For most homeowners, the monthly mortgage payments include three separate parts:
  • Principal: Repayment on the amount borrowed
  • Interest: Payment to the lender for the amount borrowed
  • Taxes & Insurance: Monthly payments are normally made into a special  escrow account for items like hazard insurance and property taxes. This feature is sometimes optional, in which case the fees will be paid by you directly to the County Tax Assessor and property insurance company.
  • 4. How much cash will I need to purchase a home?
    The amount of cash that is necessary depends on a number of items. Generally speaking, though, you will need to supply:

  • Earnest Money Deposit: The deposit that you give when you make an offer on the house - this money is held in a trust account by the Realtor or Escrow company, until the transaction closes.  At closing the deposit becomes part of your down payment, closing costs or is returned to you depending upon how your transaction is structured
  • Home Inspection Fee - this is paid to the inspector at the time of inspection
  • Appraisal - this is paid to the appraiser at the time of appraisal 
  • Down Payment: A percentage of the cost of the home that is due at closing/settlement unless you are using a zero down payment program
  • Closing Costs: Costs associated with processing paperwork to purchase or refinance a house
  • 5. I want to buy my first home, how do I get started?
    The first thing to do is to select a lender to work with.  You'll need to decide what size house payment you'll be comfortable with so that you can select a loan program with the help of your lender.   Once your loan is approved, then you'll know what price range to shop in for your home.  The next step is to select a Realtor to work with and set up an appointment to meet with him or her.  Let the Realtor know what you're looking for what your time frame is for finding a home.  Do you have time to be picking or do you need to move right away?  What area to you want to purchase your home in?  These are some of the important things to discuss with your realtor.

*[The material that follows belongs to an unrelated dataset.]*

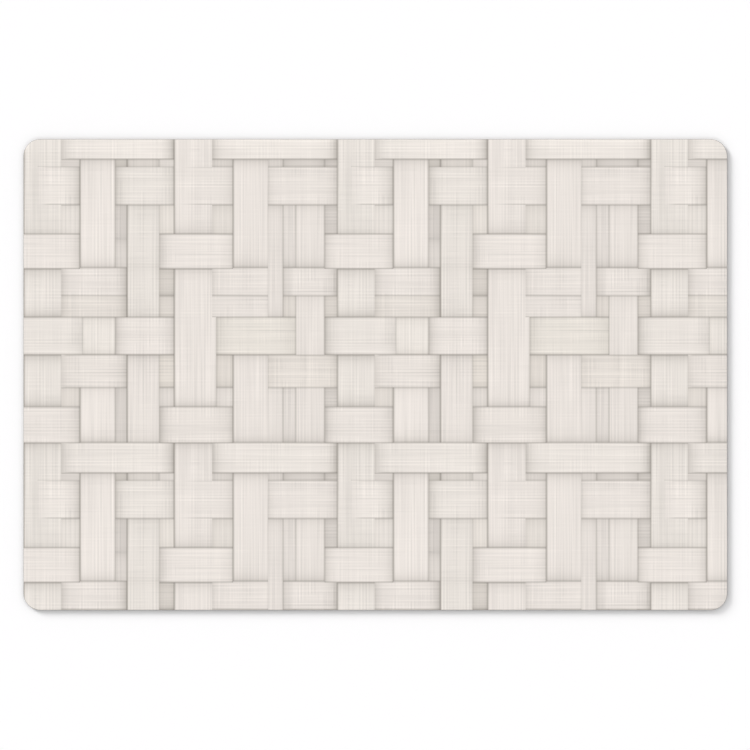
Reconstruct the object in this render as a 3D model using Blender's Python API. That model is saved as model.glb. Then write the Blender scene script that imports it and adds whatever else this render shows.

    6. Ok I've found a home, now what?
    After you've found your home and have an accepted offer the next step is to schedule the home inspection if you're going to have one (it's not mandatory but HIGHLY RECOMMENDED). 

    Once the inspection is complete and you know for sure you're going to buy the home, it's time to hire an appraiser and pick your homeowners insurance company.  After the appraisal has been completed, the lender will forward a copy of the appraisal to your insurance agent and obtain an insurance binder.  All this will then be forwarded by the lender to the underwriter and documents will be requested.

    In the mean time you should be packing, making calls to transfer utilities and schedule the moving party!

    When you go to sign your loan documents, don't forget to bring your drivers licenses and social security card too.

    7. What is the difference between a fixed-rate loan and an adjustable-rate loan?
    With a fixed-rate mortgage, the interest rate stays the same during the life of the loan. With an adjustable-rate mortgage (ARM), the interest changes periodically, typically in relation to an index. While the monthly payments that you make with a fixed-rate mortgage are relatively stable, payments on an ARM loan will likely change. There are advantages and disadvantages to each type of mortgage, and the best way to select a loan product is by talking to us.

    8. How is an index and margin used in an ARM?
    An index is an economic indicator that lenders use to set the interest rate for an ARM. Generally the interest rate that you pay is a combination of the index rate and a pre-specified margin. Three commonly used indices are the One-Year Treasury Bill, the Cost of Funds of the 11th District Federal Home Loan Bank (COFI), and the London InterBank Offering Rate (LIBOR).

    9. What is a home inspection?
    A home inspection is completed by a licensed home inspector.  This is someone that the buyer hires to look under, over and through the dwelling to be sure it's free of defects.

    10. What is an appraisal?
    An appraisal is done by a licensed appraiser.  The appraiser will determine the value of a property based on comparable sales, the cost to build new and income production too if it's an investment property.  Appraisals are required in most transaction involving a home loan.

    11. Top 8 things NOT to do during your loan process...

    **Quit your job, or get fired!  Lenders will verify your employment a couple of days prior to funding your loan.

    **Buy a new car, make any other large purchases or co-sign for someone else to make a purchase.  The new payment may make it difficult for you to qualify for your new home loan.

    **Stop making payments on your mortgage, credit cards, etc.  Falling behind on your current debt can cause your application to be denied.

    **File for bankruptcy or divorce.  Every loan program has a different requirement regarding bankruptcy.  Wait until after the loan closes before filing ANY legal actions.

    **
    Take advice from your mechanic on mortgage programs and rates.  Would you take advice from your loan officer on your car?  When you need expert advise on mortgage rates and programs, ask your mortgage specialist.

    IF YOUR REFINANCING DON'T:

    **Put your home on the market. Most lenders will not refinance a home that has been listed for sale ithin the last 6 months.

    **Begin improvements on your home.  Wait until after the refinance closes.

    **Draw off your home equity line.  Your loan approval is based on balances at the time of application.  Drawing money on your credit line can affect your loan approval too.